▸ Set task
Extract the lines that carry the string "scene" from the listing.

# # # #

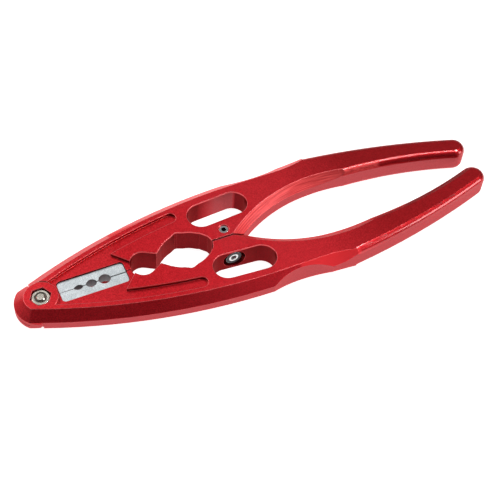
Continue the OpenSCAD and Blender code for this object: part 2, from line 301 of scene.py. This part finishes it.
class ArmPlaces:
    """How far a point of an arm is along, aside and up, and masks from 0 to 1 for its regions."""

    def __init__(self, n):
        where = n.add("ShaderNodeSeparateXYZ", {0: n.place})
        self.height = where.outputs["Z"]
        self.along = n.math("SUBTRACT", where.outputs["X"], PIVOT.x)
        self.aside = n.math("ABSOLUTE", where.outputs["Y"])
        self.slope, level = n.slope()
        self.wall = n.span(level, 0.3, 0.1)
        # the band just under the upper face, where highlights are painted on walls and rims
        self.near_top = n.span(self.height, ARM_TOP - 0.6 * MM, ARM_TOP - 0.4 * MM)
        self.hollow = self.hollows(n)
        crotch = n.times(n.between(self.along, *CROTCH_FACES_ALONG),
                         n.below(self.aside, CROTCH_FACES_ASIDE))
        self.brushed = n.times(self.slope, crotch)
        curved = n.times(n.span(level, 0.1, 0.3), n.span(level, 0.998, 0.985))
        self.rounding = n.times(curved, n.above(self.along, ROUNDED_FROM),
                                n.math("SUBTRACT", 1.0, self.brushed))
        # the end of the outer chamfer, which is painted lighter
        self.run_out = n.times(n.between(self.along, *RUN_OUT_ALONG),
                               n.above(self.aside, RUN_OUT_ASIDE), self.slope)

    def hollows(self, n):
        """1 around the cap grips, the slots and the small bores at the nose, whose walls get
        painted shade.
        """
        grips = n.times(n.between(self.along, *GRIPS_ALONG, 0.5), n.below(self.aside, GRIPS_ASIDE))
        slots = n.times(n.between(self.along, *SLOTS_ALONG, 0.5),
                        n.between(self.aside, *SLOTS_ASIDE, 0.5))
        bores = n.times(n.between(self.along, *BORES_ALONG, 0.5),
                        n.below(self.aside, BORES_ASIDE, 0.3))
        return n.math("MAXIMUM", n.math("MAXIMUM", grips, slots), bores)


def cutter_lines(n, p):
    """Fine lines that follow the curved wall of the crotch, as a cutter leaves them."""
    ahead = n.math("SUBTRACT", p.along, CROTCH_ALONG)
    across = n.math("ADD", p.aside, CROTCH_ACROSS)
    radius = n.math("SQRT", n.math("ADD", n.times(ahead, ahead), n.times(across, across)))
    swept = n.add("ShaderNodeCombineXYZ", {0: radius, 1: n.times(p.along, 0.03), 2: p.height})
    return n.noise(0.28, 4, at=swept.outputs[0])


def red_colour(n, p, speck, lines, edge_highlight, rim_highlight):
    """The blasted red, then over it each region in turn, several of them painted light or shade,
    and painted highlights on the edges near the end.
    """
    outside = n.times(p.wall, n.math("SUBTRACT", 1.0, p.hollow))
    base = n.mix(n.span(n.noise(14, 3), 0.3, 0.7), RED_DEEP, RED_CLEAR)
    base = n.mix(speck, base, RED_SPECK)
    # painted light over the middle of the tool, then painted shade towards the handles
    painted_light_middle = n.between(p.along, *MIDDLE_ALONG, MIDDLE_FADE)
    base = n.mix(n.times(painted_light_middle, 0.4), base, RED_MIDDLE_PAINTED_LIGHT)
    fade_from, fade_to = HANDLE_FADE_ALONG
    base = n.mix(n.span(p.along, fade_from * MM, fade_to * MM, 0, 0.6), base, RED_HANDLE_PAINTED_SHADE)
    # the brushed crotch chamfers: real cutter lines, lightened as a painted highlight
    base = n.mix(p.brushed, base, n.mix(lines, *RED_BRUSHED_AND_SHEEN))
    # painted reflection of the floor on the outer walls
    base = n.mix(outside, base, n.mix(speck, *RED_OUTER_WALL_REFLECTION))
    # painted shade on the walls in the hollows
    base = n.mix(n.times(p.wall, p.hollow), base, n.mix(speck, *RED_HOLLOW_WALL_SHADE))
    # painted highlight along the top of the walls
    base = n.mix(n.times(p.near_top, p.wall), base, RED_WALL_TOP_HIGHLIGHT)
    # painted highlight along the edges, brighter still on the rims
    base = n.mix(n.times(edge_highlight, 0.7), base, RED_EDGE_HIGHLIGHT)
    base = n.mix(n.times(rim_highlight, 0.7), base, RED_RIM_HIGHLIGHT)
    # painted light on the end of the outer chamfer
    return n.mix(n.times(p.run_out, 0.8), base, RED_RUN_OUT_LIT)


def red_roughness(n, p, grain, lines):
    rough = n.span(grain, 0.2, 0.8, 0.38, 0.52)
    for extra in (n.times(p.run_out, 0.2), n.times(p.brushed, 0.1),
                  n.times(p.wall, n.span(lines, 0, 1, -0.08, 0.05))):
        rough = n.math("ADD", rough, extra)
    return rough


def red_coat(n, p, rim_highlight):
    """A thin gloss, full on the rounded handle edges and on the rims' edges, which also get a
    painted highlight.
    """
    coat = n.times(n.span(p.wall, 0, 1, 0.42, 0.22), n.span(p.hollow, 0, 1, 1, 0.25),
                   n.span(p.brushed, 0, 1, 1, 0.3))
    return n.math("MAXIMUM", coat, n.math("MAXIMUM", p.rounding, rim_highlight))


def anodised():
    """Bead-blasted red on the faces, brushed red on the chamfers by the crotch, lightened there as
    a painted highlight; regions also get painted light, shade and highlights.
    """
    n = Nodes("anodised_red")
    p = ArmPlaces(n)
    grain = n.noise(0.42, 4, rough=0.7)
    streak = cutter_lines(n, p)
    lines = n.span(streak, 0.3, 0.7)
    # the edge mask carries a painted highlight into the colour
    rounded, edge_highlight = n.edge(0.3)
    rim_highlight = n.times(edge_highlight, p.near_top)
    relief = n.bump(grain, 0.014, n.span(p.rounding, 0, 1, 0.7, 0.08), rounded)
    relief = n.bump(n.times(streak, p.slope), 0.02, 0.5, relief)
    n.put(Base_Color=red_colour(n, p, n.span(grain, 0.35, 0.68), lines, edge_highlight, rim_highlight))
    n.put(Roughness=red_roughness(n, p, grain, lines), Normal=relief, Metallic=0.9)
    n.put(Coat_Weight=red_coat(n, p, rim_highlight), Coat_Roughness=0.14, Coat_IOR=1.5)
    n.put(Specular_Tint=rgb(1, 0.3, 0.3))
    return n.material


def core_mask(n, centre, axis, radius_mm):
    """1 within radius_mm of a line through centre along axis."""
    parts = n.add("ShaderNodeSeparateXYZ", {0: n.place})
    square = 0.0
    for name, at in zip("XYZ", centre):
        if name != axis:
            away = n.math("SUBTRACT", parts.outputs[name], at)
            square = n.math("ADD", n.times(away, away), square)
    distance = n.math("SQRT", square)
    return n.span(distance, (radius_mm + 0.05) * MM, radius_mm * MM)


def steel(name, colour, light, rough, grain_mm, bump_mm, metallic=1.0, edge=None, core=None,
          wall=None):
    """Mottled from colour to light; edges take a painted highlight, and core and wall take colours
    of their own, which paint shade or a glint where given.
    """
    n = Nodes(name)
    grain = n.noise(grain_mm, 3)
    cloud = n.noise(3, 2)
    mottle = n.times(grain, n.span(cloud, 0.2, 0.8, 0.7, 1.2))
    rounded, edge_highlight = n.edge(0.1)
    base = n.mix(n.span(mottle, 0.25, 0.75), colour, light)
    if wall:
        base = n.mix(n.span(n.slope()[1], 0.3, 0.1), base, wall)
    # painted highlight: edges take the edge colour, or the light one
    base = n.mix(edge_highlight, base, edge or light)
    if core:
        base = n.mix(core_mask(n, *core[:3]), base, core[3])
    n.put(Base_Color=base, Metallic=metallic)
    n.put(Roughness=n.span(grain, 0.2, 0.8, rough - 0.06, rough + 0.08))
    n.put(Normal=n.bump(grain, bump_mm, 0.6, rounded))
    return n.material


def give(node, material):
    for slot in NODES[node].material_slots:
        slot.material = material
    if not NODES[node].material_slots:
        NODES[node].data.materials.append(material)


def dress():
    """Give every CAD node its material, and return the spring's."""
    red = anodised()
    # painted shade: the insert's walls and hole walls are darker than its faces
    pale = steel("blasted_insert", rgb(0.48, 0.53, 0.55), rgb(0.90, 0.95, 0.97), 0.5, 0.4, 0.035,
                 wall=rgb(0.2, 0.21, 0.22))
    nickel = steel("nickel", rgb(0.45, 0.42, 0.36), rgb(0.68, 0.64, 0.56), 0.22, 1.5, 0.006)
    silver = steel("bright_screw", rgb(0.62, 0.62, 0.62), rgb(0.8, 0.8, 0.8), 0.22, 0.5, 0.005)
    # painted shade: the stop screw is near-black for the shade in its deep bore, with painted
    # glints: a silver core and silver edges
    dark = steel("stop_screw_painted_shade", rgb(0.03, 0.03, 0.032), rgb(0.07, 0.07, 0.07), 0.3, 0.5, 0.005,
                 edge=rgb(0.8, 0.8, 0.8), core=(STOP, "Y", 1.6, rgb(0.75, 0.75, 0.75)))
    # painted shade: the hex socket in the set screw is painted black
    socket = steel("set_screw", rgb(0.62, 0.62, 0.62), rgb(0.85, 0.85, 0.85), 0.22, 0.5, 0.005,
                   core=(middle("grub_screw"), "Z", 0.8, rgb(0.01, 0.01, 0.01)))
    nylon = steel("nylon", rgb(0.12, 0.11, 0.09), rgb(0.2, 0.19, 0.16), 0.5, 0.5, 0.01, 0.0)
    wire = steel("spring_wire", rgb(0.35, 0.35, 0.36), rgb(0.5, 0.5, 0.5), 0.3, 0.4, 0.005)
    wearing = {
        "near_arm": red, "far_arm": red,
        "near_insert": pale, "far_insert": pale,
        "near_insert_screws": silver, "far_insert_screws": silver,
        "pivot_bolt": nickel, "pivot_nut": nickel, "friction_washer": nickel,
        "stop_screw": dark, "grub_screw": socket,
        "nut_lock_ring": nylon, "opening_spring": wire,
    }
    for node, material in wearing.items():
        give(node, material)
    return wire


# ---------------------------------------------------------------- spring
STEPS_PER_TURN = 32
WIRE_SIDES = 12
WIRE_R = 0.2 * MM
SPRING_TURNS = 3


def coil(name, middle_at, length, ring_r, wire_r, turns):
    """A round-wire helix along Y, its length centred on middle_at, ends closed."""
    steps, sides = STEPS_PER_TURN * turns, WIRE_SIDES
    build = bmesh.new()
    rings = []
    for i in range(steps + 1):
        angle = math.tau * turns * i / steps
        out = Vector((math.cos(angle), 0, math.sin(angle)))
        place = middle_at + out * ring_r
        place.y += (i / steps - 0.5) * (length - 2 * wire_r)
        ring = []
        for k in range(sides):
            turn = math.tau * k / sides
            ring.append(build.verts.new(place + out * wire_r * math.cos(turn)
                                        + Vector((0, wire_r * math.sin(turn), 0))))
        rings.append(ring)
    for a, b in zip(rings, rings[1:]):
        for k in range(sides):
            build.faces.new((a[k], a[k - 1], b[k - 1], b[k]))
    build.faces.new(rings[0])
    build.faces.new(rings[-1][::-1])
    bmesh.ops.recalc_face_normals(build, faces=build.faces)
    for face in build.faces:
        face.smooth = len(face.verts) == 4
    mesh = bpy.data.meshes.new(name)
    build.to_mesh(mesh)
    build.free()
    piece = bpy.data.objects.new(name, mesh)
    bpy.context.scene.collection.objects.link(piece)
    return piece


def wind_spring(wire):
    """A real coil in place of the CAD's three rings, stretched between the two arms."""
    low, high = (Vector(corner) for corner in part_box("opening_spring"))
    at = (low + high) / 2
    ring_r = (high.x - low.x) / 2 - WIRE_R
    spring = coil("opening_coil", at, high.y - low.y, ring_r, WIRE_R, SPRING_TURNS)
    spring.data.materials.append(wire)
    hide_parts("opening_spring")
    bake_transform(spring)


make_camera()
make_studio()
wind_spring(dress())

# # # #

▸ Output
Continue the OpenSCAD and Blender code for this object: part 2, from line 301 of scene.py. This part finishes it.
    bpy.context.scene.collection.objects.link(piece)